Keating called the election on 27 January 1996 for 2 March that year, losing in a landslide to Liberal leader John Howard.

At the launch event for the release of the 1994-95 cabinet papers, Beazley reflected on the dialogue he had with the then prime minister.

Keating told Beazley the Coalition had been out of power since 1983, that the region had changed very much in that time, and there was potential for them [the Coalition] to damage Australia’s interests.

He said they would need to get up to speed and the agreement with Indonesia would require the new Coalition government to talk to the Indonesians.

“I want to put in place as much ballast as possible so they can bring themselves up to speed,” Keating told Beazley.

During the signing ceremony in Jakarta, Beazley went up to a group of Indonesian generals and cheerfully greeted them: “Hello, allies.”

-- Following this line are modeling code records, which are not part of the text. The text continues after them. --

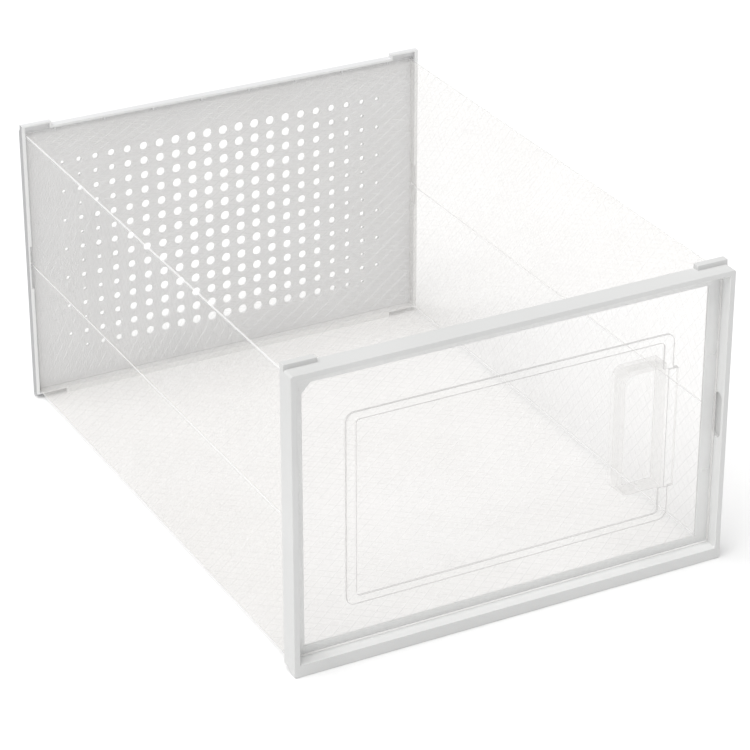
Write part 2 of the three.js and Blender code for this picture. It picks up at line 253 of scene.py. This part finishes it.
def moulded(name, tones, rough, grain):
    """White moulded plastic: a fine grain, slow changes of tone and gloss, and painted light and
    painted shade on marked faces.
    """
    n = Nodes(name)
    # Faces marked painted_light turn to the painted light tone
    tone = n.mix(mark(n, "painted_light"), n.ramp(n.noise(WHITE_TONE_SCALE, 2), *tones), PAINTED_LIGHT_TONE)
    # Faces marked shade turn to SHADED, a painted shade
    n.link(n.mix(mark(n, "shade"), tone, SHADED), n.bsdf.inputs["Base Color"])
    gloss = n.spread(n.noise(WHITE_GLOSS_SCALE, 4), rough - ROUGH_BELOW, rough + ROUGH_ABOVE)
    n.link(gloss, n.bsdf.inputs["Roughness"])
    n.bsdf.inputs["IOR"].default_value = PLASTIC_IOR
    n.bump(n.noise(grain, 4, 0.6), *WHITE_RELIEF)
    return n.material


def see_through(n, share, shine):
    """Sets clear plastic's index, and returns the alpha that haze and grazing views give it."""
    n.bsdf.inputs["IOR"].default_value = PLASTIC_IOR
    graze = n.add("ShaderNodeLayerWeight")
    graze.inputs["Blend"].default_value = GRAZING
    haze = n.spread(n.noise(HAZE_SCALE, 3), share * HAZE_LEAST, share * HAZE_MOST)
    return n.math("ADD", haze, n.math("MULTIPLY", graze.outputs["Facing"], shine))


def clear_moulding(name):
    """Clear moulded plastic: painted grey lines, a painted shade where its edges bend the light,
    cloudier in its walls.
    """
    n = Nodes(name)
    edge, cloud = mark(n, "edge"), mark(n, "cloud")
    tone = n.ramp(n.noise(DOOR_TONE_SCALE, 2), *DOOR_TONES)
    n.link(n.mix(edge, tone, DOOR_LINE), n.bsdf.inputs["Base Color"])
    n.link(n.spread(n.noise(DOOR_GLOSS_SCALE, 3), *DOOR_ROUGH), n.bsdf.inputs["Roughness"])
    lines = n.math("MULTIPLY", edge, LINE_ALPHA)
    marked = n.math("ADD", lines, n.math("MULTIPLY", cloud, CLOUD_ALPHA))
    n.link(n.math("ADD", see_through(n, DOOR_HAZE, DOOR_SHINE), marked), n.bsdf.inputs["Alpha"])
    n.bump(n.noise(DOOR_RELIEF_SCALE, 2), *DOOR_RELIEF)
    return n.material


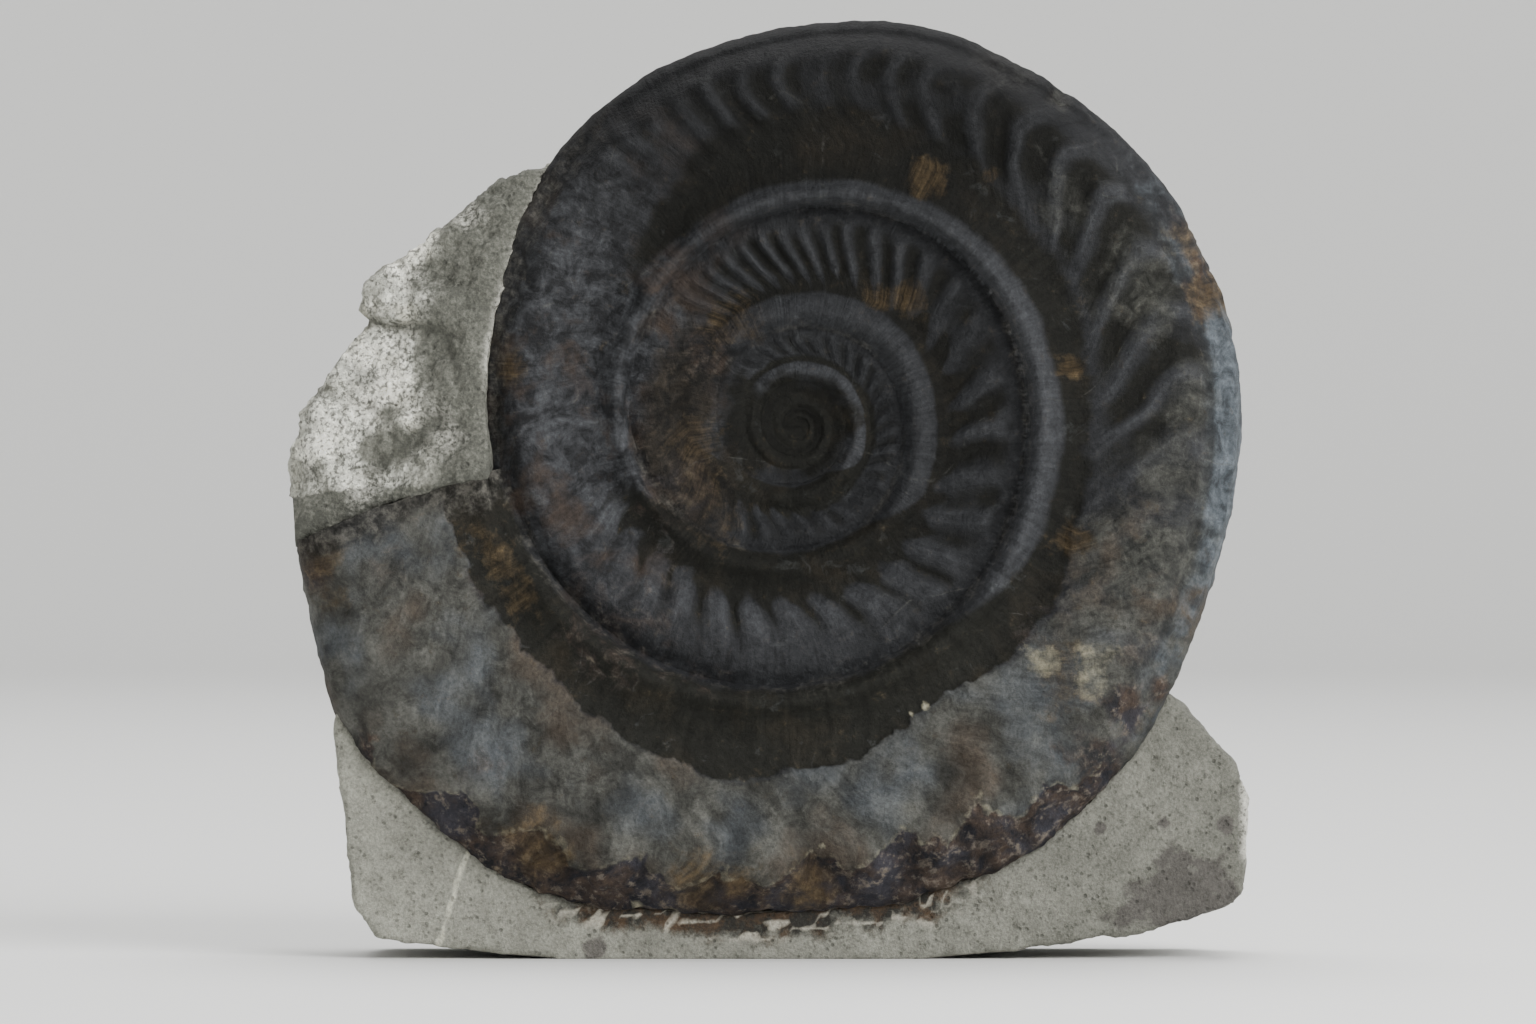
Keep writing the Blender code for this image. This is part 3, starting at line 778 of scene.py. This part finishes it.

The agreement – Indonesia baulked at calling it a treaty because of its non-aligned status – required both countries to hold ministerial-level consultations and to co-operate in the interests of mutual security and that of the region.

That was still a significant step forward considering the tempestuous relationship, which at its lowest in the mid-1960s involved Australian and Indonesian troops in direct albeit low level combat in the jungles of Borneo.

“There is no country more important to Australia than Indonesia. Australian territory can in effect be directly threatened with military force only through Indonesia and Papua New Guinea,” Keating said in his submission to cabinet.

Keating did anticipate objections from opponents of Indonesia and those concerned about Indonesian human rights and its conduct in East Timor.

The agreement proved short-lived. In 1999, Indonesia tore it up as Australia, under John Howard, led the military mission into East Timor following the independence referendum.